When we put brackets around For Your Eyes Only, which was apparently produced because the sillyness of Roger Moore had clearly reached an unsurpassable peak in Moonraker, there were Octopussy and A View To A Kill, and both of them I wouldn't exactly call sophisticated.
There was a change in tone when The Living Daylights arrived, but once the filmmakers decided to give Bond an even harder edge in License To Kill, it bombed. You have to realise that in 1989, audiences had been pummeled for nearly 20 years with the idea of the "funny and cartoony Bond".
I am not sure the Brosnan films would have turned out the way they did, had Dalton been successful with LTK.
But since its concept didn't work, I am not surprised we got the Brosnan series of mass explosions. The Brosnan era was in many ways a cliche of the cliche the Moore era produced.
In effect, what you got over a period that lasted a good 25 years was a complete shift of expectations - even before Brosnan. The Brosnan era looked at the past, saw what made those films tick, and painted a constructed picture of it with more modern colours, until people didn't expect a Bond movie anymore, but an hommage to the past.
You see it in every aspect: "Look, here's the car", "look, here's the supervillain", "watch, here's the girl".
If you define sophisticated as James Bond walking around in fine garments, acting suave, always with a one-liner on the lips, then yes, in this sense, the Moore and Brosnan films were sophisticated.
James Bond films need to stop looking at what the past did and try to do it in the same way. *That* would be the true road to oblivion. That was the fatal flaw of the Brosnans and the late Moores; I'm surprised nobody seems to see that.
The Bond films are not about the girls, the jokes, the gadgets, the villains and their plans alone. James Bond films are about the same thing every memorable movie series is (very well realising the Bond series is unparalleled): reasonable story, well- told, charismatic and skillful lead and good direction. This is the fundament. This is what makes all other typical Bond elements tick, this is what keeps them fresh and makes them seem enjoyable and not a guilty pleasure.
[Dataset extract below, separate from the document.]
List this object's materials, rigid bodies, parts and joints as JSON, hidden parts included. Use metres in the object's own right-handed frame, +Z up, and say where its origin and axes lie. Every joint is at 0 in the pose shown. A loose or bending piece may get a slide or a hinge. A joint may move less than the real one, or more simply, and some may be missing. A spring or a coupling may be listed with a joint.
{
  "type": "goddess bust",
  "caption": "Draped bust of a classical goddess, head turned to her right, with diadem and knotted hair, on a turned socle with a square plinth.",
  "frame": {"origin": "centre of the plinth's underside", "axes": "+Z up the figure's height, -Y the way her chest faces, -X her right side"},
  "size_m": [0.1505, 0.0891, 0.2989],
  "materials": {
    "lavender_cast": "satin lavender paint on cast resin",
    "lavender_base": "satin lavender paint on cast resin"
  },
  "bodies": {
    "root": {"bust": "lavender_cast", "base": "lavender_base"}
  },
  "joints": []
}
Face it, the majority of the last films took their story as a necessary pain in the neck to dish out as many "Bond moments" as possible.
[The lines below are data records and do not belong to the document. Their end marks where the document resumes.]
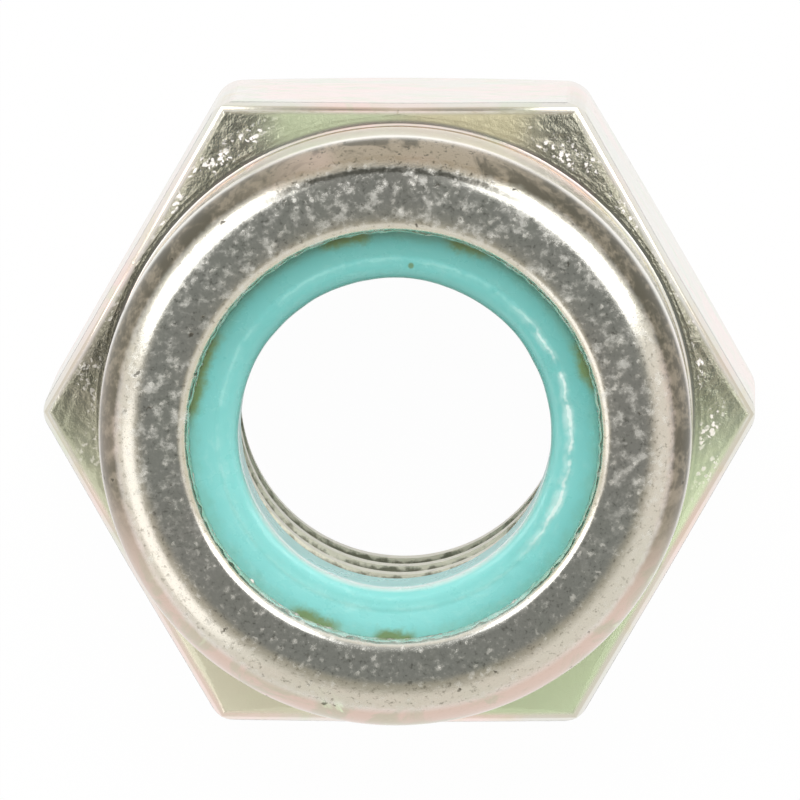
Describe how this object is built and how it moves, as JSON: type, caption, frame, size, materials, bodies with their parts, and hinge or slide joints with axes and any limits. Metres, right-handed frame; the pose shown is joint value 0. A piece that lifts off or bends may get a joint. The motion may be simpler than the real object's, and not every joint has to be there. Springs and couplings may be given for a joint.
{
  "type": "nylon-insert lock nut",
  "caption": "Zinc-plated steel hexagonal lock nut with a round collar crimped over a turquoise nylon locking ring.",
  "frame": {"origin": "centre of the bearing face, on the thread's axis", "axes": "+Z along the thread's axis towards the crimped crown; two of the six flats face +Y and -Y"},
  "size_m": [0.0148, 0.013, 0.0094],
  "materials": {
    "plated_steel": "satin, zinc plated and passivated",
    "nylon": "smooth, slightly translucent"
  },
  "bodies": {
    "root": {"nut_body": "plated_steel", "locking_ring": "nylon"}
  },
  "joints": []
}
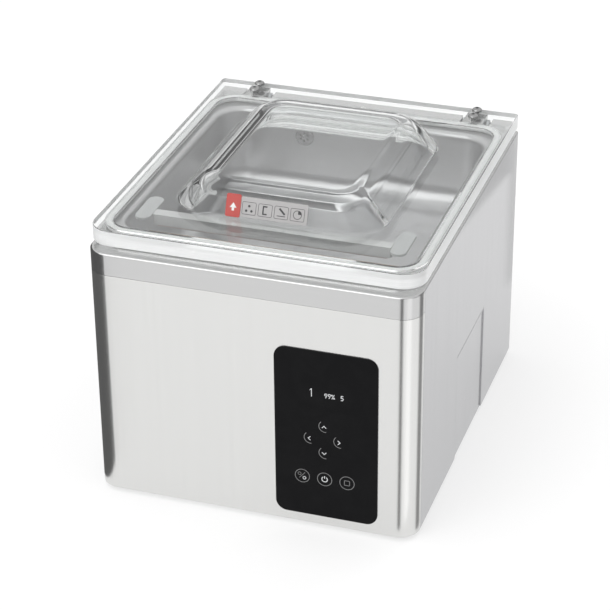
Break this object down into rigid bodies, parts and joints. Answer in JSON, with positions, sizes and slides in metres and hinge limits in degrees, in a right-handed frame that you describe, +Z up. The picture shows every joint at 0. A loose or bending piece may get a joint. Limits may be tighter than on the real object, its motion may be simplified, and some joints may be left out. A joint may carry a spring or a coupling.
{
  "type": "chamber vacuum sealer",
  "caption": "Table-top vacuum packing machine: a steel casing with a deep chamber, a clear domed lid hinged at the back, a lifting heat-seal bar and a touch control panel.",
  "frame": {"origin": "on the table, under the middle of the machine", "axes": "+X to the right seen from the front, +Y from the control panel to the hinge, +Z up"},
  "size_m": [0.4, 0.476, 0.386],
  "materials": {
    "casing_steel": "vertical brushed grain",
    "chamber_steel": "fine brushed, bright",
    "zinc_plate": "zinc plated",
    "bright_screw": "polished",
    "hinge_steel": "satin",
    "spring_steel": "bright wire",
    "black_rubber": "matte",
    "panel_glass": "polished black",
    "circuit_board": "solder resist",
    "display_black": "matte",
    "clear_acrylic": "polished, clear",
    "white_gasket": "satin",
    "white_nylon": "satin",
    "frosted_pad": "frosted",
    "red_silicone": "matte",
    "label_film": "printed film",
    "bar_aluminium": "satin",
    "wire_alloy": "bright",
    "ptfe_tape": "woven tape",
    "port_steel": "polished",
    "hose_rubber": "matte",
    "valve_brass": "machined",
    "black_plastic": "moulded",
    "rocker_black": "moulded",
    "pump_iron": "machined casting",
    "motor_grey": "die cast",
    "core_steel": "stacked sheet",
    "winding_copper": "enamelled wire",
    "vane_grey": "composite",
    "sight_glass": "clear",
    "filter_paper": "pleated",
    "plunger_white": "moulded",
    "guard_wire": "plated wire"
  },
  "bodies": {
    "casing": {"front_casing": "casing_steel", "top_deck": "casing_steel", "side_panel_left": "casing_steel", "side_panel_right": "casing_steel", "side_recess_left": "casing_steel", "side_recess_right": "casing_steel", "rear_panel": "casing_steel", "chamber_tub": "chamber_steel", "base_plate": "zinc_plate", "hinge_brackets": "zinc_plate", "lid_switch_body": "zinc_plate", "rear_panel_screws": "bright_screw", "port_screw": "bright_screw", "foot_screws": "bright_screw", "hinge_pins": "bright_screw", "hinge_springs": "spring_steel", "rubber_feet": "black_rubber", "pump_mounts": "black_rubber", "control_glass": "panel_glass", "control_pcb": "circuit_board", "display_module": "display_black", "seal_cylinders": "bar_aluminium", "chamber_port": "port_steel", "suction_hose": "hose_rubber", "valve_block": "valve_brass", "solenoid_coils": "black_plastic", "mains_inlet": "black_plastic", "fuse_drawer": "black_plastic", "switch_housing": "black_plastic", "cooling_fan_frame": "black_plastic", "fan_cowl": "black_plastic", "oil_filler_cap": "black_plastic", "pump_body": "pump_iron", "motor_housing": "motor_grey", "oil_case": "motor_grey", "motor_stator": "core_steel", "transformer_core": "core_steel", "transformer_coil": "winding_copper", "oil_sight_glass": "sight_glass", "exhaust_filter": "filter_paper", "fan_guard": "guard_wire"},
    "lid": {"lid": "clear_acrylic", "lid_gasket": "white_gasket", "counter_bar": "white_nylon", "silicone_strip": "red_silicone", "counter_bar_mounts": "frosted_pad", "hinge_leaves": "hinge_steel", "lid_screws": "bright_screw", "dome_label": "label_film"},
    "seal_bar": {"seal_bar": "bar_aluminium", "seal_wires": "wire_alloy", "ptfe_cover": "ptfe_tape", "lift_rods": "bright_screw"},
    "rocker": {"rocker": "rocker_black"},
    "cooling_fan": {"cooling_fan_rotor": "black_plastic"},
    "pump_shaft": {"motor_shaft": "core_steel", "motor_fan": "black_plastic", "pump_rotor": "pump_iron", "pump_vanes": "vane_grey"},
    "lid_switch_plunger": {"lid_switch_plunger": "plunger_white"}
  },
  "joints": [
    {"name": "lid_hinge", "type": "hinge", "parent": "casing", "child": "lid", "pos_m": [0, 0.227, 0.32], "axis": [-1, 0, 0], "range_deg": [0, 65]},
    {"name": "seal_bar_lift", "type": "slide", "parent": "casing", "child": "seal_bar", "axis": [0, 0, 1], "range_m": [0, 0.013]},
    {"name": "power_rocker", "type": "hinge", "parent": "casing", "child": "rocker", "pos_m": [-0.15, 0.233, 0.082], "axis": [-1, 0, 0], "range_deg": [0, 14]},
    {"name": "cooling_fan_spin", "type": "hinge", "parent": "casing", "child": "cooling_fan", "pos_m": [0.13, 0.2215, 0.095], "axis": [0, 1, 0], "continuous": true},
    {"name": "pump_spin", "type": "hinge", "parent": "casing", "child": "pump_shaft", "pos_m": [0, 0.06, 0.095], "axis": [1, 0, 0], "continuous": true},
    {"name": "lid_switch_travel", "type": "slide", "parent": "casing", "child": "lid_switch_plunger", "axis": [0, 0, 1], "range_m": [0, 0.003]}
  ],
  "couplings": [
    {"joint": "lid_switch_travel", "follows": "lid_hinge", "m_per_rad": 0.0026}
  ]
}
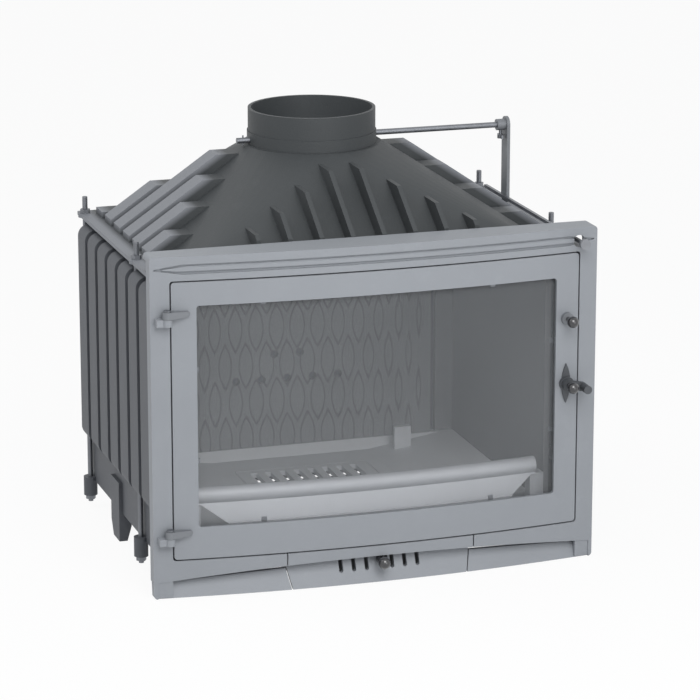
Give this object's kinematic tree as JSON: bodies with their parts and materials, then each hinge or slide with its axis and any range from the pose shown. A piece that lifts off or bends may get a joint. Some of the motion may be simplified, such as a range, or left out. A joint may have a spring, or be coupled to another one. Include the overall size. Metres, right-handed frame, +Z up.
{
  "type": "fireplace insert",
  "caption": "Cast-iron fireplace insert with a bowed front, hinged glazed door, ash drawer with sliding air register, ribbed smoke hood and flue damper worked by a rod.",
  "frame": {"origin": "centre of the whole part's box at the level of its feet", "axes": "+Z up along the flue, +X to the right as seen from the front, the glazed front faces -Y"},
  "size_m": [0.7, 0.56, 0.6675],
  "materials": {
    "facade_frame": "satin grey heat-proof paint on fine cast grain",
    "drawer_front": "satin grey heat-proof paint on fine cast grain",
    "door_frame": "satin grey heat-proof paint on fine cast grain",
    "hood": "dark graphite heat-proof paint on cast grain",
    "left_side_plate": "dark graphite heat-proof paint on cast grain",
    "right_side_plate": "dark graphite heat-proof paint on cast grain",
    "rear_plate": "dark graphite heat-proof paint on cast grain",
    "base_plate": "dark graphite heat-proof paint on cast grain",
    "feet": "dark graphite heat-proof paint on cast grain",
    "fireback": "bare grey cast iron, satin",
    "left_lining": "bare grey cast iron, satin",
    "right_lining": "bare grey cast iron, satin",
    "hearth": "bare grey cast iron, satin",
    "log_retainer": "bare grey cast iron, satin",
    "retainer_supports": "bare grey cast iron, satin",
    "grate": "bare grey cast iron, satin",
    "hinge_arms": "satin cast iron",
    "latch_plate": "satin cast iron",
    "latch_handle": "satin cast iron",
    "pull_base": "satin cast iron",
    "latch_catch": "satin cast iron",
    "damper_lever": "satin cast iron",
    "damper_plate": "satin cast iron",
    "ash_pan": "folded sheet steel, dark paint",
    "drawer_rails": "folded sheet steel, dark paint",
    "air_slider": "sheet steel, dark paint",
    "latch_ball": "glossy black",
    "pull_knob": "glossy black",
    "slider_knob": "glossy black",
    "hinge_pins": "plain turned steel",
    "tie_rods": "plain turned steel",
    "tie_nuts": "plain turned steel",
    "frame_bolts": "plain turned steel",
    "damper_shaft": "plain turned steel",
    "split_pin": "plain turned steel",
    "wing_bolt": "plain turned steel",
    "control_rod": "plain turned steel",
    "rod_pivot": "plain turned steel",
    "glass_clips": "plain turned steel",
    "clip_screws": "plain turned steel",
    "control_knob": "turned steel, satin",
    "door_glass": "clear ceramic glass",
    "glass_seal": "braided glass fibre",
    "door_seal": "braided glass fibre"
  },
  "bodies": {
    "casing": {"facade_frame": "facade_frame", "hinge_pins": "hinge_pins", "left_side_plate": "left_side_plate", "right_side_plate": "right_side_plate", "rear_plate": "rear_plate", "base_plate": "base_plate", "drawer_rails": "drawer_rails", "feet": "feet", "hood": "hood", "tie_rods": "tie_rods", "tie_nuts": "tie_nuts", "frame_bolts": "frame_bolts", "fireback": "fireback", "left_lining": "left_lining", "right_lining": "right_lining", "hearth": "hearth", "grate": "grate", "log_retainer": "log_retainer", "retainer_supports": "retainer_supports"},
    "door": {"door_frame": "door_frame", "door_glass": "door_glass", "glass_seal": "glass_seal", "door_seal": "door_seal", "glass_clips": "glass_clips", "clip_screws": "clip_screws", "hinge_arms": "hinge_arms", "latch_plate": "latch_plate", "pull_knob": "pull_knob", "pull_base": "pull_base"},
    "latch": {"latch_handle": "latch_handle", "latch_ball": "latch_ball", "latch_catch": "latch_catch"},
    "ash_drawer": {"drawer_front": "drawer_front", "ash_pan": "ash_pan"},
    "air_register": {"air_slider": "air_slider", "slider_knob": "slider_knob"},
    "damper": {"damper_shaft": "damper_shaft", "damper_plate": "damper_plate", "damper_lever": "damper_lever", "split_pin": "split_pin", "wing_bolt": "wing_bolt"},
    "control_rod": {"control_rod": "control_rod", "rod_pivot": "rod_pivot", "control_knob": "control_knob"}
  },
  "joints": [
    {"name": "door_hinge", "type": "hinge", "parent": "casing", "child": "door", "pos_m": [-0.327, -0.245, 0.27], "axis": [0, 0, -1], "range_deg": [0, 105]},
    {"name": "latch_turn", "type": "hinge", "parent": "door", "child": "latch", "pos_m": [0.2995, -0.257, 0.284], "axis": [0, 1, 0], "range_deg": [0, 90]},
    {"name": "drawer_slide", "type": "slide", "parent": "casing", "child": "ash_drawer", "axis": [0, -1, 0], "range_m": [0, 0.24]},
    {"name": "register_slide", "type": "slide", "parent": "ash_drawer", "child": "air_register", "axis": [1, 0, 0], "range_m": [0, 0.01]},
    {"name": "damper_turn", "type": "hinge", "parent": "casing", "child": "damper", "pos_m": [0, 0.103, 0.62], "axis": [-1, 0, 0], "range_deg": [0, 40]},
    {"name": "rod_swing", "type": "hinge", "parent": "damper", "child": "control_rod", "pos_m": [0.319, 0.103, 0.504], "axis": [1, 0, 0], "range_deg": [0, 45]}
  ],
  "couplings": [
    {"joint": "rod_swing", "follows": "damper_turn", "ratio": 1.12}
  ]
}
This is simply not the case with Quantum Of Solace, and I enjoy it to the extreme. I would even say that the story basis of CR and QoS is so strong that they were able to create a new kind of "Bond moment" so badass, cold-blooded, maybe even sadistic, that not even Connery or Dalton could have pulled them off.
Watch the final scene of CR or the Oil Fields scene in Quantum, and tell me you're not blessed to witness such downright chilling and dead-on Bond moments in your lifetime.
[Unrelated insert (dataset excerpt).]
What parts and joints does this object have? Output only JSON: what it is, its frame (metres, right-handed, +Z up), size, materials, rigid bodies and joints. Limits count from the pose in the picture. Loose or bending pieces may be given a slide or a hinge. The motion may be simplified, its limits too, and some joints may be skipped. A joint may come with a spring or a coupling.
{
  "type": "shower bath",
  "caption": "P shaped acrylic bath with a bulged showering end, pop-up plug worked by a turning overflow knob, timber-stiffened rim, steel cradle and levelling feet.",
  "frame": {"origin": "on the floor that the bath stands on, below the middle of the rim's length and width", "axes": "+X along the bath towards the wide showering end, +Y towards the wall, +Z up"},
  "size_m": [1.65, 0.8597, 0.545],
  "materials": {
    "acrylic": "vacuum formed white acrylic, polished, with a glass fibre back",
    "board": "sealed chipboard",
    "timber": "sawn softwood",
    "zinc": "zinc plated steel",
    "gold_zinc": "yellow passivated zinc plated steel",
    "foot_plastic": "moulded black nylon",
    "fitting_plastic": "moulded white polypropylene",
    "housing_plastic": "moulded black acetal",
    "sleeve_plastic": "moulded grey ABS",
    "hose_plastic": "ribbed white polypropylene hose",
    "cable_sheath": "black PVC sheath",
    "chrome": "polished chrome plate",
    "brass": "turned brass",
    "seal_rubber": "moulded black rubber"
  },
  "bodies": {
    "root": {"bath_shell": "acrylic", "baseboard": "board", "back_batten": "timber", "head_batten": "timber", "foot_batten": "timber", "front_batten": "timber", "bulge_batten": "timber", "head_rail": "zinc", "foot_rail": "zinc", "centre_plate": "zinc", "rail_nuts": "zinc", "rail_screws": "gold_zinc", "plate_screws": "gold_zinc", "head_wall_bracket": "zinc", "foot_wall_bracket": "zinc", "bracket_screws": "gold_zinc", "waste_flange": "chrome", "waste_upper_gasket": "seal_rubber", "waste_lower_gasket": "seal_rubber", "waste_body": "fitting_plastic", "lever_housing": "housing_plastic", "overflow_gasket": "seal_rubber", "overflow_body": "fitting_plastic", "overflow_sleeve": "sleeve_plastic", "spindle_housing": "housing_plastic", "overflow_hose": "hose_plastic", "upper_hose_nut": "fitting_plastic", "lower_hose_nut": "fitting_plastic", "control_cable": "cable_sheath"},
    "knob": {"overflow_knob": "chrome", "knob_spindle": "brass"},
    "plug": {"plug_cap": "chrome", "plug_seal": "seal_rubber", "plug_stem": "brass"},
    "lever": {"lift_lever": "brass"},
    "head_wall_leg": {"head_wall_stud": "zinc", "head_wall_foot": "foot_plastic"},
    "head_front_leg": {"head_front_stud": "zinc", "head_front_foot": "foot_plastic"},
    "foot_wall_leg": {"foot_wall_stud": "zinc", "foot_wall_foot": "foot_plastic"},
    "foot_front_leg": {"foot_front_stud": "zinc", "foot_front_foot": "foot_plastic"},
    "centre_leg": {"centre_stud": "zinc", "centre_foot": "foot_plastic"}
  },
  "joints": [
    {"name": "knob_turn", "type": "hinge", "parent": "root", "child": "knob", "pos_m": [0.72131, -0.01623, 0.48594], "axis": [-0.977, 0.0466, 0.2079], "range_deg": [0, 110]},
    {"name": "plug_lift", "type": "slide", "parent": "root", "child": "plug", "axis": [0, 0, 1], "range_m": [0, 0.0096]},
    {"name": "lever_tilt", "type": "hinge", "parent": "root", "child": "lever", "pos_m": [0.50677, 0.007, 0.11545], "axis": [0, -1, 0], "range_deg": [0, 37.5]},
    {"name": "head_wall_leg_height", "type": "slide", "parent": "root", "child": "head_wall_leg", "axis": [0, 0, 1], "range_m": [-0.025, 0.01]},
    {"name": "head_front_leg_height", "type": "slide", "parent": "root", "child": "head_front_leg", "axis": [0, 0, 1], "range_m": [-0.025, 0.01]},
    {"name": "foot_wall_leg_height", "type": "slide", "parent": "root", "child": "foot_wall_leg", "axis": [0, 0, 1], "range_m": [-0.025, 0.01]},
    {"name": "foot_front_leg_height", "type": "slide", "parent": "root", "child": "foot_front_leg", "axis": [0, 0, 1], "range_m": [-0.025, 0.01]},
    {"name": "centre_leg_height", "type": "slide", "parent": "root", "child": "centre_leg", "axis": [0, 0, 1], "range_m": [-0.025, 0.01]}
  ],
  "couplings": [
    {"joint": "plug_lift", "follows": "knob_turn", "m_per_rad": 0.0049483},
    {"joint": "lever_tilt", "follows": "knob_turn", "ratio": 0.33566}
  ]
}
It has the style, the charme and the polished dialogues.
I'm not sure what you're driving at. On one hand you say Bond movies should be sophisticated, on the other hand you complain about the multi-layered story.
That is exactly what I was talking about, expectations. You've been conditioned over years and years to leave your brain at the door when watching a Bond movie, you've been trained that whatever twist that might occur, whatever subtext there may be, it will be presented on a silver platter, hence the ridiculous melodrama in the Brosnan outings.
And this development didn't leave me cold, either.
To be honest, when I heard QoS was about Bond avenging Vesper, I heard a faint echo of the pretentious Brosnan-drama-acting. And doesn't it speak enormously for the film's qualities and ability to detach itself from the past that the revenge aspect plays as subtle as it should, and doesn't get blown up?
I could see why someone who isn't nuts about James Bond forgets what CR was about in detail, but I cannot blame the movie when I forget about Bond and Vesper; that is too easy. And it may be another sign that we were trained to tune out as soon as a Bond movie is hitting a more complex note.
And frankly, the story of CR is in no way crucial to understanding the plot of QoS. It adds depth when you take CR into account, but it's a perfectly good plot on its own.
Daniel Craig's films mark the first earnest and permanent change in tone since Live And Let Die, and I couldn't be more grateful for that, after the series slowly turned into a marketing gimmick that gets dusted off every three years for the blockbuster- thirsty teenie's quick fix.